Behind the wheel: Sedgwick Co. Sheriff’s Office emergency vehicle training

Local

Have you every wondered what it takes to safely drive an emergency vehicle?

KSN got a behind-the-scenes look at the training law enforcement must complete before they can drive a police unit.

“In law enforcement, you need to be able to adapt to the weather, adapt to traffic especially if you are running lights and sirens. You have to be able to know how to handle the vehicle,” said Sedgwick County Sheriff’s Office PIO Aaron Miller.

Miller said each recruit must complete and pass the Emergency Vehicle Operations Course (EVOC) before becoming a deputy.

Recruits spend about a dozen hours in the classroom and about 26 hours on the driving course.

“We start them off and walk them through verbally and the instructor will hop in the car. They will slowly demonstrate it and then we will demonstrate it at speed and then we let the recruits take over and then we just follow in a car,” Miller explained.

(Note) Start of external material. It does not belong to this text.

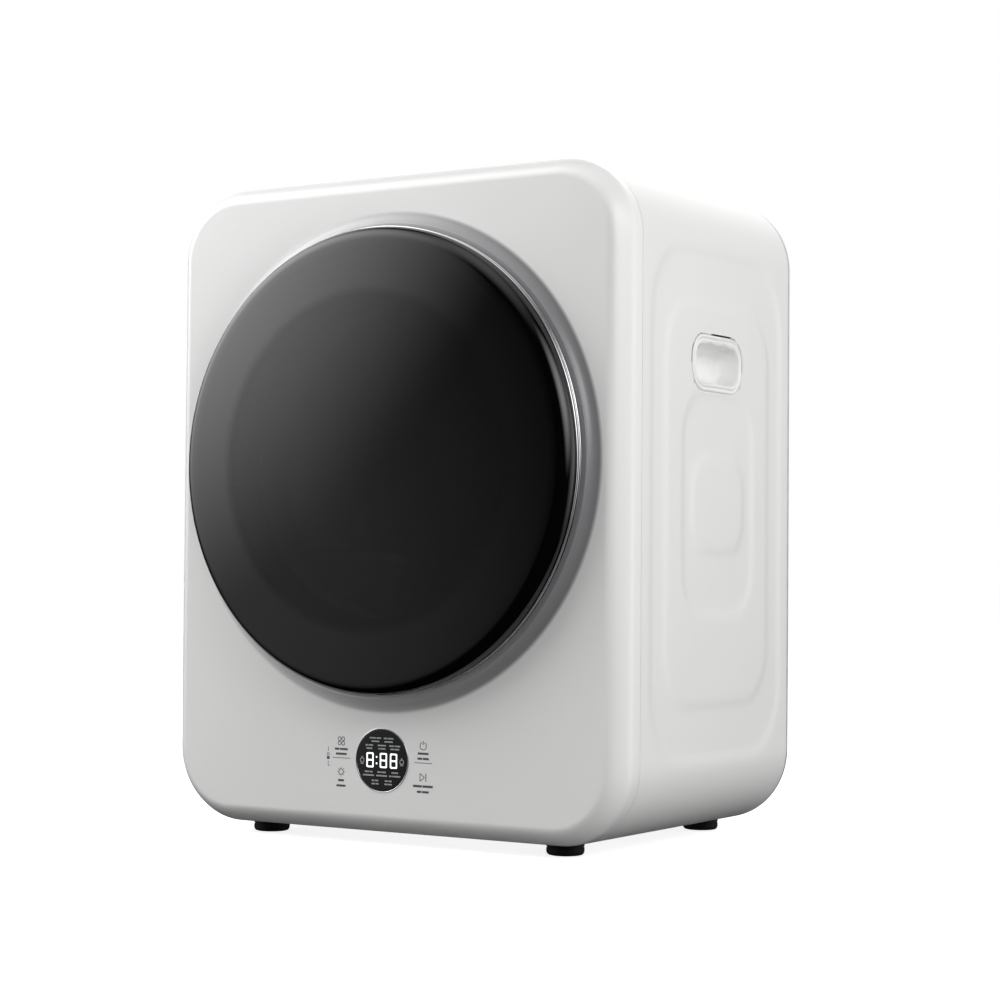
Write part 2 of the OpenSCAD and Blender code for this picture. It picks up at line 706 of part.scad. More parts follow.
module motor_cradle() color("silver") difference() {
    union() {
        block(motor_x - 40, motor_x + 40, motor_d + 16, motor_d + 22, deck_z, motor_z - 8);
        block(motor_x - 40, motor_x + 40, motor_d + motor_len - 22, motor_d + motor_len - 16, deck_z, motor_z - 8);
        block(motor_x - 40, motor_x + 40, motor_d + 16, motor_d + motor_len - 16, deck_z, deck_z + 3);
    }
    on_axis(motor_x, motor_z) rod(motor_r, motor_d, motor_d + motor_len);
}
module capacitor() color("lightgrey") {
    on_axis(motor_x - 68, deck_z + 24) rod(17, motor_d + 10, motor_d + 74);
    block(motor_x - 84, motor_x - 52, motor_d + 30, motor_d + 50, deck_z, deck_z + 8);
}

// ---- air path ----

blade_n = 24;
module blower_wheel() color([0.25, 0.25, 0.25]) on_axis(motor_x, motor_z) {
    ring(rotor_r, 12, blower_d + 4, blower_d + blower_len - 8);
    ring(rotor_r, blower_r, blower_d + blower_len - 10, blower_d + blower_len - 8);
    ring(blower_r - 10, blower_r, blower_d + 4, blower_d + 6);
    for (k = [0:blade_n - 1]) rotate(k * 360 / blade_n)
        translate([blower_r - 11, -1, blower_d + 4]) cube([10, 2, blower_len - 13]);
}
module blower_housing() color("gainsboro") difference() {
    union() {
        on_axis(motor_x, motor_z) rod(scroll_r, blower_d, blower_d + blower_len);
        block(motor_x, vent_x + outlet_w / 2, blower_d, blower_d + blower_len, motor_z - scroll_r,
            motor_z + scroll_r);
        block(motor_x - 30, duct_x1, chamber_d, blower_d, deck_z, duct_top);
        on_axis(vent_x, vent_z) rod(vent_r + 1, blower_d, body_d - 12);
    }
    on_axis(motor_x, motor_z) rod(scroll_r - duct_wall, blower_d + duct_wall, blower_d + blower_len - duct_wall);
    block(motor_x, vent_x + outlet_w / 2 - duct_wall, blower_d + duct_wall, blower_d + blower_len - duct_wall,
        motor_z - scroll_r + duct_wall, motor_z + scroll_r - duct_wall);
    block(motor_x - 30 + duct_wall, duct_x1 - duct_wall, chamber_d + duct_wall, blower_d - eps,
        deck_z + duct_wall, duct_top - duct_wall);
    block(duct_x0 + duct_wall, duct_x1 - duct_wall, chamber_d - eps, chamber_d + duct_wall + eps,
        deck_z + 2 + duct_wall, duct_top - duct_wall);
    on_axis(motor_x, motor_z) rod(26, blower_d - 2 * eps, blower_d + duct_wall + eps);
    on_axis(motor_x, motor_z) rod(rotor_r + 1, chamber_d - eps, chamber_d + duct_wall + eps);
    on_axis(vent_x, vent_z) rod(vent_r - 1.5, blower_d + duct_wall, body_d);
}
module vent_collar() color([0.25, 0.25, 0.25]) on_axis(vent_x, vent_z) {
    ring(vent_r - 3.5, vent_r - 1.5, body_d - 14, body_d + vent_out);
    ring(vent_r - 1.5, vent_r + 8, body_d, body_d + 2);
    ring(vent_r - 1.5, vent_r, body_d + vent_out - 4, body_d + vent_out);
}

module duct_outer(w) {
    block(-filter_w - 7 + w, filter_w + 7 - w, duct_front_d + w, bulkhead_d - 0.2 - w, deck_z + w, drum_z - 120);
    block(-filter_w - 7 + w, duct_x1 - w, duct_front_d + w, bulkhead_d - 0.2 - w, deck_z + w, duct_top - w);
}
module exhaust_duct() color("gainsboro") difference() {
    union() {
        duct_outer(0);
        block(duct_x0, duct_x1, bulkhead_d - 8, chamber_d, deck_z, duct_top);
    }
    duct_outer(duct_wall);
    block(duct_x0 + duct_wall, duct_x1 - duct_wall, bulkhead_d - 9, chamber_d + eps, deck_z + duct_wall,
        duct_top - duct_wall);
    on_axis(0, drum_z) rod(throat_r + throat_wall + pass_gap, 0, drum_d);
}

filter_bottom = drum_z - throat_r - filter_h;
module lint_filter_frame() color("lightgrey") difference() {
    block(-filter_w, filter_w, filter_d, filter_d + filter_t, filter_bottom, drum_z - throat_r / 2);
    on_axis(0, drum_z) rod(throat_r + 0.4, 0, drum_d);
    block(-filter_w + 6, filter_w - 6, filter_d - eps, filter_d + filter_t + eps, filter_bottom + 6,
        drum_z - throat_r - 12);
}
module lint_filter_mesh() color("grey")
    block(-filter_w + 6, filter_w - 6, filter_d + filter_t / 2 - 0.5, filter_d + filter_t / 2 + 0.5,
        filter_bottom + 6, drum_z - throat_r - 12);

module heater_duct() color("silver") difference() {
    block(heater_x - heater_w / 2, heater_x + heater_w / 2, heater_d0, heater_d1,
        heater_z - heater_h / 2, heater_z + heater_h / 2);
    block(heater_x - heater_w / 2 + 1.5, heater_x + heater_w / 2 - 1.5, heater_d0 - eps, heater_d1 + eps,
        heater_z - heater_h / 2 + 1.5, heater_z + heater_h / 2 - 1.5);
}
fin_n = 11;
module heater_element() color("dimgrey") {
    for (s = [-1, 1])
        block(heater_x - heater_w / 2 + 1.5, heater_x + heater_w / 2 - 1.5, heater_d0 + 12, heater_d0 + 32,
            heater_z + s * 34 - 4, heater_z + s * 34 + 4);
    for (k = [0:fin_n - 1])
        block(heater_x - 46 + 9 * k, heater_x - 44 + 9 * k, heater_d0 + 12, heater_d0 + 32,
            heater_z - 30, heater_z + 30);
}

cord_x = -190;
cord_z = deck_z + 62;
module cord_gland() color([0.1, 0.1, 0.1]) on_axis(cord_x, cord_z) difference() {
    union() {
        rod(9, body_d - 12, body_d);
        rod(13, body_d, body_d + 3);
        rod(8, body_d + 3, body_d + 12);
    }
    rod(3.6, body_d - 14, body_d + 14);
}

front_panel();
cabinet_shell();
rear_cover();
base_plate();
front_bulkhead();
rear_bulkhead();
door_bezel();
handle_cup_left();
handle_cup_right();
foot_front_left();
foot_front_right();
foot_rear_left();
foot_rear_right();
foot_screws();
rear_screws();
wall_bracket_nuts();
door_glass();
door_trim_ring();
door_frame();
door_bowl();
door_gasket();
door_hinge_leaf();
door_striker();
door_screws();
door_hinge_bracket();
door_hinge_pin();
door_magnet();
door_switch();
display_window();
display_ring();
control_board();
power_board();
drum_shell();
drum_back();
drum_lifter_1();
drum_lifter_2();
drum_lifter_3();
drum_hub();
drum_shaft();
drum_bearing();
bearing_housing();
felt_ring();
front_roller_left();
front_roller_right();
roller_axles();
drum_belt();
motor_housing();
motor_shaft();
motor_pulley();
motor_cradle();
capacitor();
blower_wheel();
blower_housing();
exhaust_duct();
lint_filter_frame();
lint_filter_mesh();
vent_collar();
heater_duct();
heater_element();
cord_gland();
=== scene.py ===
# %% [markdown]
# # A compact clothes dryer, from its frame to its finish
# The real machine is a steel sleeve between a moulded front and a pressed rear cover, with a domed
# glass door on a raised collar. The frame already holds every part at its real size and place, so
# this lesson only adds what the eye wants: soft edges, pressed panels, glass, chrome and print.

# %% The frame
import json
from math import asin, cos, pi, radians, sin, sqrt

import bmesh
import bpy
from mathutils import Matrix, Vector

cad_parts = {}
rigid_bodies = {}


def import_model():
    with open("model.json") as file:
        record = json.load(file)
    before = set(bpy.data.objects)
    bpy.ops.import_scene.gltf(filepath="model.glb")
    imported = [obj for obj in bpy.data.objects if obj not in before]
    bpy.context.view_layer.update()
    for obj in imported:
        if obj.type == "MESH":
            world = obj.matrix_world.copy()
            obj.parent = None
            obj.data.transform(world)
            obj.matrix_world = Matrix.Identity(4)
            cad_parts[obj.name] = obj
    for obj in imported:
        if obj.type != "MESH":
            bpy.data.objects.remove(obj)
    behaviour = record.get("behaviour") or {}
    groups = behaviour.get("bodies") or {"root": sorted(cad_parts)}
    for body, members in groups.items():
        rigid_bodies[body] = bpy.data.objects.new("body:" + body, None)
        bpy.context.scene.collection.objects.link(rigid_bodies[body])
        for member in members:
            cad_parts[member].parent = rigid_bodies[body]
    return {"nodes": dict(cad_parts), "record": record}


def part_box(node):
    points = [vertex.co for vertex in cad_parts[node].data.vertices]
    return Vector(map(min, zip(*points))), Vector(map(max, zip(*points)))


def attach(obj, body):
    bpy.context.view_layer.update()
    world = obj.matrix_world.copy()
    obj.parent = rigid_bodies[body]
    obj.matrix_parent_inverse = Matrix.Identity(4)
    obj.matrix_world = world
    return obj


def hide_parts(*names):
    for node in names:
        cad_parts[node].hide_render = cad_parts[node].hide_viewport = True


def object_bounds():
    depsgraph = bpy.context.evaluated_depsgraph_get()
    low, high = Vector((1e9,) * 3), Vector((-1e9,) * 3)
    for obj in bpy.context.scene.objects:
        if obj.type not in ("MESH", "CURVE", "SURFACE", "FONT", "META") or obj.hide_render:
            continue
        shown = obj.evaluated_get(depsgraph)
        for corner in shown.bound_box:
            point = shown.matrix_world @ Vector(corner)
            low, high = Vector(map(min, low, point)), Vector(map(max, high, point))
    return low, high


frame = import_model()
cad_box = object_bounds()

# %% [markdown]
# ## The view and the light
# The camera stands low and to the right with a long lens, as a catalogue view does, so that the side
# stays nearly upright. Its place could be guessed, but a fitted place keeps every edge parallel.
# The backdrop is white to the camera only: a white room would put a milky veil on the black door,
# so the panels are lit by soft cards, which fade out towards their rims.

# %% Camera
YAW, PITCH, ROLL = 32.51, 1.71, 0.455
CAMERA_PLACE = (1.2284, -1.8848, 0.2513)
camera_data = bpy.data.cameras.new("camera")
camera_data.sensor_width = 36
camera_data.lens = 84.13
camera = bpy.data.objects.new("camera", camera_data)
camera.matrix_world = (Matrix.Translation(CAMERA_PLACE)
                       @ Matrix.Rotation(radians(YAW), 4, "Z")
                       @ Matrix.Rotation(radians(90 + PITCH), 4, "X")
                       @ Matrix.Rotation(radians(ROLL), 4, "Z"))
bpy.context.scene.collection.objects.link(camera)
bpy.context.scene.camera = camera
bpy.context.scene.view_settings.view_transform = "Standard"
print("camera", round(camera.location.length, 2), "m from the middle of the base")


# %% A node with its settings and links, and colours in hex
def add(tree, kind, settings=None, links=None):
    """Adds a shader node; a key that names a socket sets the socket, and any other a property."""
    node = tree.nodes.new("ShaderNode" + kind)
    for key, value in (settings or {}).items():
        if isinstance(key, int) or key in node.inputs:
            node.inputs[key].default_value = value
        else:
            setattr(node, key, value)
    for key, source in (links or {}).items():
        tree.links.new(source, node.inputs[key])
    return node


def linear(code):
    """The linear RGBA colour of an sRGB hex code such as 'F2F2F0'."""
    parts = [int(code[k:k + 2], 16) / 255 for k in (0, 2, 4)]
    return [c / 12.92 if c <= 0.04045 else ((c + 0.055) / 1.055) ** 2.4 for c in parts] + [1.0]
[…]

The recruits are taught several basic skills: vehicle placement, negotiation, backing and quick decision making.

“We would rather induce stress on the recruits in a controlled environment so that way they know how to react in real life,” Miller said. “It’s teaching them the precision driving they need to handle the job.”

After training, the recruits must pass what is called the qualification course in under 3 minutes. The course consists of slaloms, reversing, and parking among other things.